Goran Tomasevic / Reuters

A rebel holds a rifle as he smokes a cigarette at a checkpoint in Brega, March 3, 2011.

Hitching a ride: The rebels were all over. As soon as you crossed the Egyptian border into Libya, they were already there. At the beginning the rebels were friendly towards us; really friendly and helpful. All these pictures that you see of them at the front lines on the trucks, when it became too spicy I’d just jump to another truck and come back a little from the front lines. I just went back and forth, back and forth. The rebels were coming and going along the road, depending on the shelling. Sometimes there were a few hundred people there, sometimes there were like five rebels there.

Goran Tomasevic / Reuters

Rebel fighters run for cover, as vehicles belonging to forces loyal to Libyan leader Muammar Gaddafi burn, after an air strike by coalition forces, along a road between Benghazi and Ajdabiyah March 20, 2011.

Staying safe: I don’t believe in running when bombs are being dropped. Sometimes the bombs would land maybe 50-200 meters away. I’d usually sit down and watch exactly what was happening. The best thing that you can do is to stay low; there is nowhere to run, even if I was to run back, I saw the shells falling behind me. Occasionally I would jump onto the back of one of the rebel’s vehicles as they would head back from the front lines.

It’s pretty dangerous. Not like Kosovo though. Nothing was like Kosovo. It’s kind of hard to say though. You have a close call and you are lucky. In any of those places that I covered, it just takes one moment to be unlucky. We were fortunate because the shells hit the sand all the time. It would be totally different impact if the shells hit rocks or cement, the shrapnel would fly much more. But, it’s enough for just one piece of shrapnel to hit you.

 

Goran Tomasevic / Reuters

A rebel fighter fires a rocket-propelled grenade launcher during a battle on the road between Ras Lanuf and Bin Jawad, March 9, 2011.

Easy shot: These RPG pictures were easy to shoot. I would just start photographing before they fired. Most of the time, they look in the air and pray before firing. When they put their head up, I would start to shoot. I believe there are a lot of former soldiers from Gaddafi’s army in the rebel force now, they just changed sides. I saw the rebels driving tanks and APCs. Each Libyan must do military service so many men know how to handle weapons and military vehicles. When I arrived, there was one guy driving an APC like a Formula One car.

Relief and relaxation upon leaving the war zone: I just talked to my mother when I crossed the border and she cried.

The driver who drove me around in Libya, a text correspondent and I came back to Egypt together. It was a long drive and we arrived back in Cairo on Sunday afternoon.

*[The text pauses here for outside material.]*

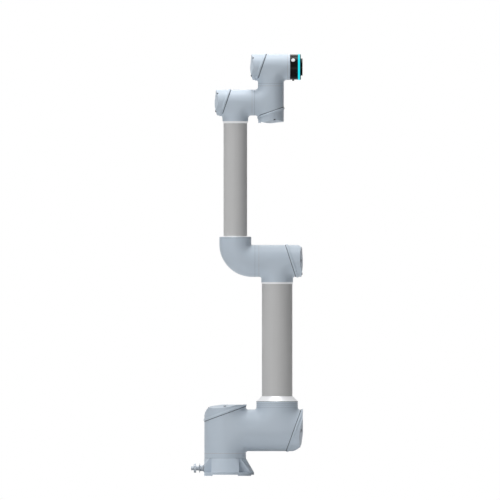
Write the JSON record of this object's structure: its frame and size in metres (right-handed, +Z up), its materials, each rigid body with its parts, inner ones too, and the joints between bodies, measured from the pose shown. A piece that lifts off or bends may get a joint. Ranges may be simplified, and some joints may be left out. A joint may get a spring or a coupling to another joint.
{
  "type": "collaborative welding robot arm",
  "caption": "Upright jointed cobot arm for welding: turning joints with slanted end caps, tubular links, a round bolt-down base, and a lit tool flange with a guide button.",
  "frame": {"origin": "centre of the base's mounting face, on the base joint's axis", "axes": "+Z up along the base joint's axis, +X towards the shoulder and the tool flange, the links lie in the plane y = 0"},
  "size_m": [0.403, 0.208, 1.5211],
  "materials": {
    "paint": "satin light grey-blue paint on cast aluminium",
    "tube_aluminium": "satin grey anodised",
    "collar_aluminium": "bright turned",
    "screw_steel": "zinc plated",
    "gear_steel": "ground",
    "rotor_steel": "ground",
    "winding": "enamelled copper winding on a steel core",
    "circuit_board": "green solder resist",
    "connector_metal": "nickel plated",
    "tool_black": "gloss black",
    "flange_black": "black anodised",
    "light": "cyan light guide",
    "button_plastic": "gloss"
  },
  "bodies": {
    "base": {"base_casting": "paint", "base_connector": "connector_metal", "base_joint_output_flange": "paint"},
    "shoulder": {"base_joint_housing": "paint", "base_joint_cap": "paint", "base_joint_stator": "winding", "base_joint_gear_ring": "gear_steel", "base_joint_drive_board": "circuit_board", "base_cap_screws": "screw_steel", "shoulder_joint_output_flange": "paint"},
    "upper_arm": {"shoulder_joint_housing": "paint", "shoulder_joint_cap": "paint", "shoulder_joint_stator": "winding", "shoulder_joint_gear_ring": "gear_steel", "shoulder_joint_drive_board": "circuit_board", "upper_tube_cone": "collar_aluminium", "upper_tube": "tube_aluminium", "upper_tube_ring": "collar_aluminium", "elbow_joint_housing": "paint", "elbow_joint_cap": "paint", "elbow_joint_stator": "winding", "elbow_joint_gear_ring": "gear_steel", "elbow_joint_drive_board": "circuit_board", "upper_arm_cap_screws": "screw_steel"},
    "forearm": {"elbow_joint_output_flange": "paint", "elbow_pipe": "paint", "forearm_lower_ring": "collar_aluminium", "forearm_tube": "tube_aluminium", "forearm_upper_ring": "collar_aluminium", "wrist_1_housing": "paint", "wrist_1_cap": "paint", "wrist_1_stator": "winding", "wrist_1_gear_ring": "gear_steel", "wrist_1_drive_board": "circuit_board", "wrist_1_cap_screws": "screw_steel"},
    "second_wrist": {"wrist_1_output_flange": "paint", "wrist_2_housing": "paint", "wrist_2_cap": "paint", "wrist_2_stator": "winding", "wrist_2_gear_ring": "gear_steel", "wrist_2_drive_board": "circuit_board", "wrist_2_cap_screws": "screw_steel"},
    "third_wrist": {"wrist_2_output_flange": "paint", "wrist_3_housing": "paint", "wrist_3_cap": "paint", "wrist_3_stator": "winding", "wrist_3_gear_ring": "gear_steel", "wrist_3_drive_board": "circuit_board", "wrist_3_cap_screws": "screw_steel"},
    "tool": {"wrist_3_output_flange": "paint", "tool_body": "tool_black", "light_ring": "light", "tool_flange": "flange_black"},
    "button": {"tool_button": "button_plastic"},
    "base_joint_motor": {"base_joint_rotor": "rotor_steel"},
    "shoulder_joint_motor": {"shoulder_joint_rotor": "rotor_steel"},
    "elbow_joint_motor": {"elbow_joint_rotor": "rotor_steel"},
    "wrist_1_motor": {"wrist_1_rotor": "rotor_steel"},
    "wrist_2_motor": {"wrist_2_rotor": "rotor_steel"},
    "wrist_3_motor": {"wrist_3_rotor": "rotor_steel"}
  },
  "joints": [
    {"name": "base_turn", "type": "hinge", "parent": "base", "child": "shoulder", "pos_m": [0, 0, 0.164], "axis": [0, 0, 1], "range_deg": [-175, 175]},
    {"name": "shoulder_turn", "type": "hinge", "parent": "shoulder", "child": "upper_arm", "pos_m": [0.187, 0, 0.164], "axis": [1, 0, 0], "range_deg": [-135, 135]},
    {"name": "elbow_turn", "type": "hinge", "parent": "upper_arm", "child": "forearm", "pos_m": [0.187, 0, 0.774], "axis": [1, 0, 0], "range_deg": [-155, 155]},
    {"name": "wrist_1_turn", "type": "hinge", "parent": "forearm", "child": "second_wrist", "pos_m": [0.0365, 0, 1.344], "axis": [1, 0, 0], "range_deg": [-175, 175]},
    {"name": "wrist_2_turn", "type": "hinge", "parent": "second_wrist", "child": "third_wrist", "pos_m": [0.1645, 0, 1.344], "axis": [0, 0, 1], "range_deg": [-120, 120]},
    {"name": "wrist_3_turn", "type": "hinge", "parent": "third_wrist", "child": "tool", "pos_m": [0.1645, 0, 1.472], "axis": [1, 0, 0], "range_deg": [-175, 175]},
    {"name": "base_joint_motor_spin", "type": "hinge", "parent": "shoulder", "child": "base_joint_motor", "pos_m": [0, 0, 0.164], "axis": [0, 0, 1], "range_deg": [-17500, 17500]},
    {"name": "shoulder_joint_motor_spin", "type": "hinge", "parent": "upper_arm", "child": "shoulder_joint_motor", "pos_m": [0.187, 0, 0.164], "axis": [1, 0, 0], "range_deg": [-13500, 13500]},
    {"name": "elbow_joint_motor_spin", "type": "hinge", "parent": "upper_arm", "child": "elbow_joint_motor", "pos_m": [0.187, 0, 0.774], "axis": [1, 0, 0], "range_deg": [-15500, 15500]},
    {"name": "wrist_1_motor_spin", "type": "hinge", "parent": "forearm", "child": "wrist_1_motor", "pos_m": [0.0365, 0, 1.344], "axis": [1, 0, 0], "range_deg": [-17500, 17500]},
    {"name": "wrist_2_motor_spin", "type": "hinge", "parent": "second_wrist", "child": "wrist_2_motor", "pos_m": [0.1645, 0, 1.344], "axis": [0, 0, 1], "range_deg": [-12000, 12000]},
    {"name": "wrist_3_motor_spin", "type": "hinge", "parent": "third_wrist", "child": "wrist_3_motor", "pos_m": [0.1645, 0, 1.472], "axis": [1, 0, 0], "range_deg": [-17500, 17500]},
    {"name": "button_press", "type": "slide", "parent": "tool", "child": "button", "axis": [0, 0.8387, -0.5446], "range_m": [0, 0.0015], "stiffness_N_per_m": 800, "springref_m": -0.001}
  ],
  "couplings": [
    {"joint": "base_joint_motor_spin", "follows": "base_turn", "ratio": 100},
    {"joint": "shoulder_joint_motor_spin", "follows": "shoulder_turn", "ratio": 100},
    {"joint": "elbow_joint_motor_spin", "follows": "elbow_turn", "ratio": -100},
    {"joint": "wrist_1_motor_spin", "follows": "wrist_1_turn", "ratio": -100},
    {"joint": "wrist_2_motor_spin", "follows": "wrist_2_turn", "ratio": -100},
    {"joint": "wrist_3_motor_spin", "follows": "wrist_3_turn", "ratio": -100}
  ]
}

How does it feel to not be in the action at the moment? Fantastic! It is the moment to step back. I can just relax now. You have to come down. You have to stop it sometime. I’ve been shooting now for three months; I went to south Sudan on December 22nd. I have to take a break, you know.

I don’t have any problem stepping back into my normal life; not at all. I just go out, eat a couple of steaks and drink a lot of beer.  I check out the football and I’m happy. I’m not one of the photographers who have bad dreams but I have memories. You learn something from each of these memories.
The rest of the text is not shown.